Ralph remembers driving home from the first service at Mamre Baptist. Deborah turned to him.
“Can we go back?” she asked him.
Sera met Spencer at church. Throughout their two-year relationship, she and Spencer spoke often about Christianity, how life at Mamre Baptist changed him. Spencer used to have trouble with drinking, Sera said. He and his former girlfriend, Destiny’s mother, had broken up after Destiny was born. He wasn’t around much when his daughter was young.
When he started going to church, all of that changed.
“Something hit him,” Sera said.
One year in heaven
When the tornado hit, it destroyed both the new and old church buildings.
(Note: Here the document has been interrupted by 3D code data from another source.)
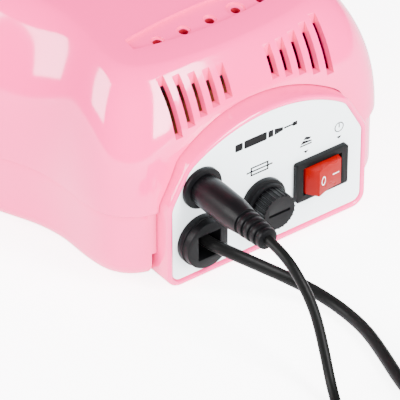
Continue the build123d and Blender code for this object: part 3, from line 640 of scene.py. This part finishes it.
# a drill handpiece lying on its side: end cap, grip, collar, nose and bit
pen_v = 41.5
handpiece = []
for u, length, thick, r in ((-11.8, 3.0, 2.8, 0.5), (-5.2, 9.0, 3.1, 0.5), (0.9, 2.0, 2.6, 0.3)):
    handpiece.append([(x + u, y + pen_v) for x, y in round_box(length, thick, r, 3)])
handpiece += [[(2.4, 42.7), (5.8, 42.1), (5.8, 40.9), (2.4, 40.3)], bar(8.0, pen_v, 3.6, 0.6),
              bar(10.6, pen_v, 1.8, 1.5)]
printed("print_handpiece", handpiece, on_plate, "component_black")
printed("print_fuse", [bar(-3.5, 29.8, 10.4, 0.55), bar(-3.5, 31.2, 7, 0.55), bar(-3.5, 28.4, 7, 0.55),
                       bar(-6.8, 29.8, 0.55, 3.3), bar(-0.2, 29.8, 0.55, 3.3)], on_plate, "component_black")
printed("print_pedal", [[(12.9, 30.9), (17.6, 30.9), (17.6, 31.4), (12.9, 31.4)],
                        [(13.1, 31.8), (14.0, 33.0), (17.6, 32.2), (17.6, 31.8)],
                        [(14.2, 33.4), (16.6, 32.8), (17.3, 33.5), (15.1, 34.3)],
                        [(14.3, 28.8), (16.3, 28.8), (15.3, 27.8)]], on_plate, "component_black")
printed("print_dial", ring_bars(28.8, 32.4, 1.7, 0.35) + [bar(28.8, 33.0, 0.4, 1.6)]
        + [[(27.8, 28.8), (29.8, 28.8), (28.8, 27.8)]], on_plate, "component_black")
tick_ring, tick_start, tick_half = [], 13.4, 0.25
for k in range(11):
    angle, tick_end = math.radians(240 - 30 * k), tick_start + 0.8 + 0.12 * k
    along, across = Vector((math.cos(angle), math.sin(angle))), Vector((-math.sin(angle), math.cos(angle)))
    corners = [along * q + across * w for q, w in ((tick_start, -tick_half), (tick_end, -tick_half),
                                                   (tick_end, tick_half), (tick_start, tick_half))]
    tick_ring.append([(p.x, p.y) for p in corners])
printed("print_speed_ticks", tick_ring, on_panel, "component_black")

white_mark = moulded("white_mark", (0.9, 0.9, 0.9), 0.4)
tip = math.radians(11)
fall = math.atan(0.7 / 5.3)
rocker_height = 4.3
selector_low, selector_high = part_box("selector_frame")
selector_pivot = Vector(((selector_low.x + selector_high.x) * 500, plate_front,
                         (selector_low.z + selector_high.z) * 500))
rear_out, rear_up, across_unit = Vector((0, 1, 0)), Vector((0, 0, 1)), Vector((1, 0, 0))
for name, out, up, side, pivot in (
        ("selector", rear_out, rear_up, -across_unit, selector_pivot),
        ("power", slope_out, slope_up, across_unit, on_panel(-switch_u, 0, 0)),
        ("direction", slope_out, slope_up, across_unit, on_panel(switch_u, 0, 0))):
    leaned = side * math.cos(tip) - out * math.sin(tip)
    rise = side * math.sin(tip) + out * math.cos(tip)

    def on_rocker(u, v, depth):
        """A point on the rocker's hollow face, u from its pin towards its lower end."""
        return (pivot + leaned * (u * math.cos(fall)) + up * v
                + rise * (rocker_height + abs(u) * math.sin(fall) + depth))

    marks = ring_bars(-3.0, 0, 1.0, 0.22, tall=1.5) + [bar(3.1, 0, 2.6, 0.3)]
    marked = printed(name + "_marks", marks, on_rocker, "lamp_lens", name + "_rocker", -0.03, 0.04)
    marked.data.materials.clear()
    marked.data.materials.append(white_mark)
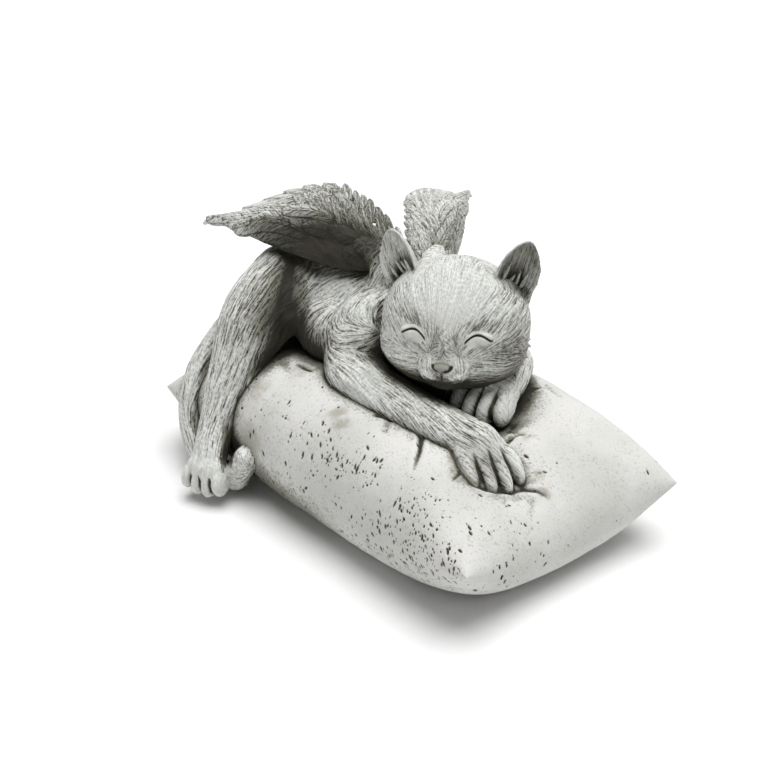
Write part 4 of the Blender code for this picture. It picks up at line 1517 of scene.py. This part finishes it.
def wing_places(points, side):
    """Flat-wing places, height, distance off the wing, and the flat axes there, for each place."""
    s, t = np.meshgrid(np.linspace(-0.05, 1.02, 141), np.linspace(-0.30, 1.15, 61), indexing="ij")
    x = s.ravel() * SPAN
    y = t.ravel() * chord_length(s.ravel())
    sheet = on_wing(side, x, y, 0) * 1000
    raised = on_wing(side, x, y, 0.001) * 1000 - sheet
    tree = tree_of(sheet)
    found = np.array([tree.find(point)[1] for point in points])
    gap = points - sheet[found]
    ahead = on_wing(side, x[found] + 0.001, y[found], 0) * 1000 - sheet[found]
    down = on_wing(side, x[found], y[found] + 0.001, 0) * 1000 - sheet[found]
    lift = np.sum(gap * raised[found], axis=1)
    flat_x = x[found] * 1000 + np.sum(gap * ahead, axis=1)
    flat_y = y[found] * 1000 + np.sum(gap * down, axis=1)
    return flat_x, flat_y, lift, ahead, down, t.ravel()[found]


def on_feathers(flat_x, flat_y, side):
    """The topmost feather at each flat place: shares of its length and half width, its own way."""
    share = np.full((len(flat_x), 2), -1.0)
    way = np.tile((1.0, 0.15), (len(flat_x), 1))
    top = np.full(len(flat_x), -1e9)
    for start, end, half, lift in FEATHERS[side]:
        root, line = feather_line(start, end)
        length = np.hypot(*line) * 1000
        onward = line / np.hypot(*line)
        dx = flat_x - root[0] * 1000
        dy = flat_y - root[1] * 1000
        f = (dx * onward[0] + dy * onward[1]) / length
        a = (dy * onward[0] - dx * onward[1]) / half / feather_half(np.clip(f, 0, 1))
        crown = lift * f + 1.4 * (1 - np.clip(a, -1, 1) ** 2)
        covers = (f > 0) & (f < 1) & (np.abs(a) < 1) & (crown > top)
        top[covers] = crown[covers]
        share[covers] = np.stack([f, a], axis=1)[covers]
        barb = onward + np.array((-onward[1], onward[0])) * (BARB_LEAN * np.sign(a))[:, None]
        way[covers] = barb[covers]
    return share, way


wing_parts = [form for side in SIDES for form in (blade(side), feathers(side))]
wings = fuse("wings", wing_parts, WING_VOXEL, smoothing=1)
places, normals = places_of(wings.data)
middles = [on_wing(side, 0.4 * SPAN, 0.015, 0) * 1000 for side in SIDES]
nearer = [length_of(places - middle) for middle in middles]
flow = np.zeros((len(places), 3))
feather_mark = np.zeros(len(places))
below = np.zeros(len(places))
rooted = np.zeros(len(places))
midway = np.zeros(len(places))
for side, mine in zip(SIDES, (nearer[0] <= nearer[1], nearer[0] > nearer[1])):
    flat_x, flat_y, lift, ahead, down, t = wing_places(places[mine], side)
    share, way = on_feathers(flat_x, flat_y, side)
    flow[mine] = ahead * way[:, :1] + down * way[:, 1:]
    outer = (share[:, 0] >= 0) & (lift > 0.3)
    a = np.abs(share[:, 1])
    quill = bell(a - 0.16, 0.06) * 0.30
    rim = ramp(a, 0.86, 1.0) * 0.45 + ramp(share[:, 0], 0.93, 1.0) * 0.25
    feather_mark[mine] = np.where(outer, quill + rim, 0)
    along = flat_x / (SPAN * 1000)
    start = 0.02 + 0.40 * ramp(along, 0.1, 0.6)
    # Painted shade: the near wing is darkened near its root, midway along and over its lower half, which
    # faces down out of the light.
    rooted[mine] = ramp(along, 0.50, 0.05) * (1 if side < 0 else 0.2)
    midway[mine] = (side < 0) * bell(along - 0.42, 0.22)
    below[mine] = ramp(t, start, start + 0.4) * ramp(along, 0.85, 0.5) * (1 if side < 0 else 0.35)
flow -= normals * np.sum(flow * normals, axis=1)[:, None]
flow /= np.maximum(length_of(flow), 1e-6)[:, None]
relief, barb_dark = carve_coat(places, flow, FEATHER_CUT, FEATHER_STROKE)
cut_in = np.clip(feather_mark, 0, 0.45)
places += normals * (relief - RIM_CUT * cut_in)[:, None]
move_to(wings.data, places)
places, normals, near_shade, far_shade, hollow = shades(wings.data, softening=5, breadth=8)
# The stored mark is the dark wash and painted shade together, most on the near wing's lower half and root.
grime = mix_wash(WING_WASH, near=near_shade, far=past(far_shade, 0.14),
                 hollow=np.clip(hollow, -0.2, 0.5), under=underside(normals), rim=feather_mark,
                 barb=barb_dark, below=below, rooted=rooted, midway=midway)
keep_marks(wings.data, flow=flow, grime=grime, fur=np.full(len(places), 0.85))
thin(wings)
wings.data.shade_smooth()
finish_with(wings, hair_stone("feather_stone", BARBS))
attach(wings, "root")
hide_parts("angel_cat_statue")

# ------------------------------------------------------------------- the stage
# A pale matt floor that runs on to the far edge of the view, one broad soft light overhead, and
# an even pale light from all sides that fills the shade.
FLOOR_SIZE = 6.0
LIGHT_FROM = (0.05, 0.10, 1.0)
LIGHT_SPREAD = 52          # degrees that the light's source spans
LIGHT_STRENGTH = 3.2
SKY_STRENGTH = 0.25
floor_form = bmesh.new()
bmesh.ops.create_grid(floor_form, x_segments=1, y_segments=1, size=FLOOR_SIZE)
bmesh.ops.translate(floor_form, vec=(0, 0, floor_height), verts=floor_form.verts)
floor = object_from_bmesh("floor", floor_form)
floor_paint = bpy.data.materials.new("pale_floor")
floor_paint.use_nodes = True
floor_shader = floor_paint.node_tree.nodes["Principled BSDF"].inputs
floor_shader["Base Color"].default_value = (0.9, 0.9, 0.9, 1)
floor_shader["Roughness"].default_value = 0.9
floor.data.materials.append(floor_paint)

world = bpy.data.worlds.new("studio")
bpy.context.scene.world = world
world.use_nodes = True
sky = world.node_tree.nodes["Background"].inputs
sky["Color"].default_value = (1, 1, 1, 1)
sky["Strength"].default_value = SKY_STRENGTH

light = bpy.data.lights.new("overhead softbox", "SUN")
light.angle = radians(LIGHT_SPREAD)
light.energy = LIGHT_STRENGTH
light_holder = new_object("overhead softbox", light)
light_holder.rotation_euler = Vector(LIGHT_FROM).to_track_quat("Z", "Y").to_euler()
bpy.context.scene.view_settings.view_transform = "Standard"

VIEW_TURN = radians(50.1)
VIEW_RISE = radians(29.4)
VIEW_DISTANCE = 1.05
VIEW_LENS = 75.14          # focal length in millimetres, on a film 36 mm wide
VIEW_AIM = Vector((-0.0237, 0.0044, 0.060))
back = Vector((sin(VIEW_TURN) * cos(VIEW_RISE), -cos(VIEW_TURN) * cos(VIEW_RISE), sin(VIEW_RISE)))
right = Vector((cos(VIEW_TURN), sin(VIEW_TURN), 0))
up = back.cross(right)
lens = bpy.data.cameras.new("camera")
lens.sensor_width = 36
lens.lens = VIEW_LENS
camera = new_object("camera", lens)
facing = Matrix((right, up, back)).transposed().to_4x4()
camera.matrix_world = Matrix.Translation(VIEW_AIM + back * VIEW_DISTANCE) @ facing
bpy.context.scene.camera = camera
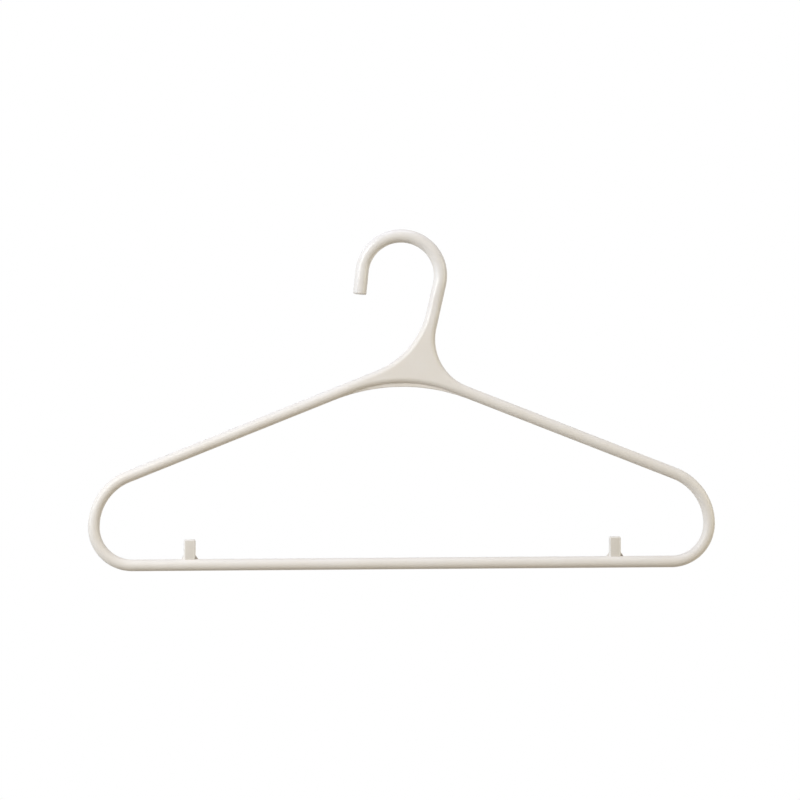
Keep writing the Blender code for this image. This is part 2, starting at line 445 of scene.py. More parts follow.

It’s taken the congregation 10 months and $200,000 in insurance money to rebuild. The Motes family, Sera and Brayden, and the 60-odd other Mamre Baptist members spent most of this year attending services in the gymnasium of another church further down U.S. 431.
In February, they were finally able to move back into their own building, between the twisted trees and piles of rubble that still mark so clearly the devastation of last April.
But these people are not resentful. On a Wednesday night earlier this month, their joyousness was contagious. They entered their new church with smiles and laughter, hugs and chatter.
Adults pat each other on the shoulder and stand close when they talk. Children race through the church rooms, chasing each other, giggling, playing games.
Spencer was a big part of Mamre Baptist, church members say, and he still is.
“He was a good friend,” church member Scott Darnell said. “He enjoyed life; he was always laughing.”
In that same joyful spirit, the Mamre Baptist congregation will have a celebration on Friday, the one-year anniversary of the storms.
They will go to the spot where their old church once stood, where Spencer died.
“We’re going to celebrate his first year in heaven,” Ralph said.